According to a PBS Newshour study, a whopping 72 percent of caregivers provide care for their parents, and 68 percent of all caregivers have made some form of work accommodations, from quitting to taking extended leave to turning down a promotion or adjusting their hours worked.

The average caregiver ends up using his/her own expenses to provide care, with 47 percent of working caregivers using a large percentage of their own savings.

Three-fourths of all caregivers are women, while the age, income and education demographics are spread.

Dollars And Sense

“The AARP has found that a family caregiver who is 50-years-old or older who leaves the workforce to care for a parent forgoes, on average, $304,000 in lost salary and benefits over their lifetime,” according to the same PBS report.

Therefore, it is of extreme importance that those looking into becoming caregivers consider their own financial situation. It’s not selfish.

If you cannot provide a life for yourself, how can you be expected to care for someone else as well?

From Dr. Phil to Dave Ramsey, Eleanor Brownn to Audre Lorde — wise people from all walks of life have emphasized this point over and over again.
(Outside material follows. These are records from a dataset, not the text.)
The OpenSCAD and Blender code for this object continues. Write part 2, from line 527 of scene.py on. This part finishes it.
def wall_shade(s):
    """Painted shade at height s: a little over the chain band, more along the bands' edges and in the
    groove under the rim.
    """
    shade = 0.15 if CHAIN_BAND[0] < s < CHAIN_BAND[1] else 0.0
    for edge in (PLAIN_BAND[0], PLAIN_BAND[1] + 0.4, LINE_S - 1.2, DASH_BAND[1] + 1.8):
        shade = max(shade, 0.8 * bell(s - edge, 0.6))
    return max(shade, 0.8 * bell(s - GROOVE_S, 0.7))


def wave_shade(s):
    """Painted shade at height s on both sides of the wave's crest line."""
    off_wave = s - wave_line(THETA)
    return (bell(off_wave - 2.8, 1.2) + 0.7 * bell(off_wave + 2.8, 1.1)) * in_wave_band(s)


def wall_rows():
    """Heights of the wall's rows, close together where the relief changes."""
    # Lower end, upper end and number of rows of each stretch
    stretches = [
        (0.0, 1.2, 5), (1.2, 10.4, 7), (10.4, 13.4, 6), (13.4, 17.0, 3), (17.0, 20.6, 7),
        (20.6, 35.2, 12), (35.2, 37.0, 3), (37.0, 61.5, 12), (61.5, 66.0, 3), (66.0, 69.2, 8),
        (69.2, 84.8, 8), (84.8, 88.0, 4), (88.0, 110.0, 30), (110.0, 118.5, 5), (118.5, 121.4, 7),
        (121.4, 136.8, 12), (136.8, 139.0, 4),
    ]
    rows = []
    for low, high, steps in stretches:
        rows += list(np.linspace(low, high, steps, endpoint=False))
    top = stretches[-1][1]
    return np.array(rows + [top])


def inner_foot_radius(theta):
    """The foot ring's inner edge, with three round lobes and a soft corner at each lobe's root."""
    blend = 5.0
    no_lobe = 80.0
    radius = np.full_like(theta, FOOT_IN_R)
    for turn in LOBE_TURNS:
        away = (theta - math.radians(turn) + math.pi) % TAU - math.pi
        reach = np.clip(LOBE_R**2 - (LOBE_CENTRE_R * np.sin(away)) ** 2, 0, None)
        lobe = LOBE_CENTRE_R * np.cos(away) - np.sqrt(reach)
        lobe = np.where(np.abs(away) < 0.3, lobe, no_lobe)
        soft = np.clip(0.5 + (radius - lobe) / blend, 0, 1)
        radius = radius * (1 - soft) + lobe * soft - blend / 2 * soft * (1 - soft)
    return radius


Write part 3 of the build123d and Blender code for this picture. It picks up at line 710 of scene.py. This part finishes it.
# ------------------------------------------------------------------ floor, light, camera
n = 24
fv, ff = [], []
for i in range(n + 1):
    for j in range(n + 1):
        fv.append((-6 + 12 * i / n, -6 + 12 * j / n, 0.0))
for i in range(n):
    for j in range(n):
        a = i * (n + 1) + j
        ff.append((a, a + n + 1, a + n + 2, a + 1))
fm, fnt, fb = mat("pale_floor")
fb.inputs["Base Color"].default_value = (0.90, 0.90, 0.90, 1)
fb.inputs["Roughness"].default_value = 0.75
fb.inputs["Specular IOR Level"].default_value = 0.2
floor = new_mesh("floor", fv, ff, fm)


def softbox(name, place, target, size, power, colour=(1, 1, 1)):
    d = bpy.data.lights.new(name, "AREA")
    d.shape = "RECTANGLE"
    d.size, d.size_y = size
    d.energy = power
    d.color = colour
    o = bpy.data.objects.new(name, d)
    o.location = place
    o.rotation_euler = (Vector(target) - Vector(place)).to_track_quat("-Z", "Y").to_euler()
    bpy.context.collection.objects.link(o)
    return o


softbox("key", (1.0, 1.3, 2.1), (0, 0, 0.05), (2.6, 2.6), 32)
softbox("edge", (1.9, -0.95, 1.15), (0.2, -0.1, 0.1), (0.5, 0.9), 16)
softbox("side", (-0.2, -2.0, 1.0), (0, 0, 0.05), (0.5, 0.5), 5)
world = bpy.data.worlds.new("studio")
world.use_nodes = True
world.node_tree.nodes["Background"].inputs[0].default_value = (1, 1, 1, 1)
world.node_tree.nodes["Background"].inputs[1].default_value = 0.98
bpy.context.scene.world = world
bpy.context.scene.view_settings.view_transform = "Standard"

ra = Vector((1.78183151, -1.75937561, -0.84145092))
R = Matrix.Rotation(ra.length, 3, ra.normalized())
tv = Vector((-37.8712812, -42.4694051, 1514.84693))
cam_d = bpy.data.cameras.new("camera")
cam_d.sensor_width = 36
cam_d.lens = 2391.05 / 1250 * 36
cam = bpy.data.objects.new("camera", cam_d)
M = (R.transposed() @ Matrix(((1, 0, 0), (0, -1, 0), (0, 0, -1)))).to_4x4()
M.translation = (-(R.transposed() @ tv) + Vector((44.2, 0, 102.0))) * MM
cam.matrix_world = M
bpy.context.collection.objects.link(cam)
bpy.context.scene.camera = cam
That being said, becoming a caregiver for a parent can be one of the most rewarding opportunities anyone has the blessing to experience. With the proper balance of autonomy, selfless service, time, resources and mindsets, becoming a caregiver can be more rewarding than finding alternative means of helping a parent in need. Just remember, what works for one does not work for all — simply because many people do it does not mean it’s the right choice for you and your parent. Talk. Keep the lines of communication open between all those involved and reach out to professionals who are there to help you unbiasedly make the most prudent decision for your family.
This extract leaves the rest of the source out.